Biometrics Research Group, Inc. defines biometrics as measurable physical and behavioral characteristics that enable the establishment and verification of an individual’s identity.
Biometrics is the process by which a person’s unique physical and other traits are detected and recorded by an electronic device or system as a means of confirming identity. The term “biometrics” derives from the word “biometry”, which refers to the statistical analysis of biological observations and phenomena.
Since biometric identifiers are unique to individuals, they are more reliable in verifying identity than token and knowledge-based methods, such as identity cards and passwords.
Biometric identifiers, or modalities, are often categorized as either “physiological” or “behavioral”. Physiological biometric identifiers are related to a person’s physicality and include: fingerprint recognition, hand geometry, odour/scent, iris scans, DNA, palm print and facial recognition. Behavioral characteristics are related to the pattern of behavior of a person and include: keystroke dynamics, gait analysis, voice recognition, mouse use characteristics, signature analysis and cognitive biometrics.
Biometric technologies are systems or applications that are designed to employ biometric data derived from biometric identifiers or modalities. A biometric system is an automated process that: i) collects or captures biometric data via a biometric identification device, such as an image scanner for fingerprints or palm vein patterns or a camera to collect facial and iris scans, ii) extracts the data from the actual submitted sample, iii) compares the scanned data from those captured for reference, iv) matches the submitted sample with templates and v) determines or verifies whether the identity of the biometric data holder is authentic.

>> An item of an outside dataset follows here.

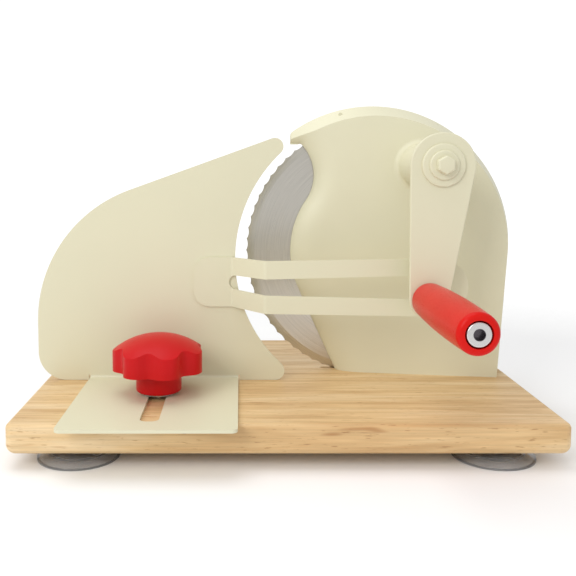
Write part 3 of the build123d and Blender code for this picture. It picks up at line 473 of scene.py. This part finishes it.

Biometric technologies therefore consist of both hardware and software. A biometric identification device is hardware that gathers, reads and compares biometric data. Biometric data is a sample taken from individual which is unique to their own person. Software embedded within biometric technologies includes a biometric engine that processes gathered biometric data. The software typically works in tandem with the hardware to operate the biometric data capture process, extract the data, and undertake comparison, including data matching.
Biometric technologies can also be classified further according to the type of biometrics being used in the system. The technologies are typically used to either identify persons and their characteristic against a database, such as criminal records, or to authenticate the identity of persons to grant them access to computing resources, devices or facilities.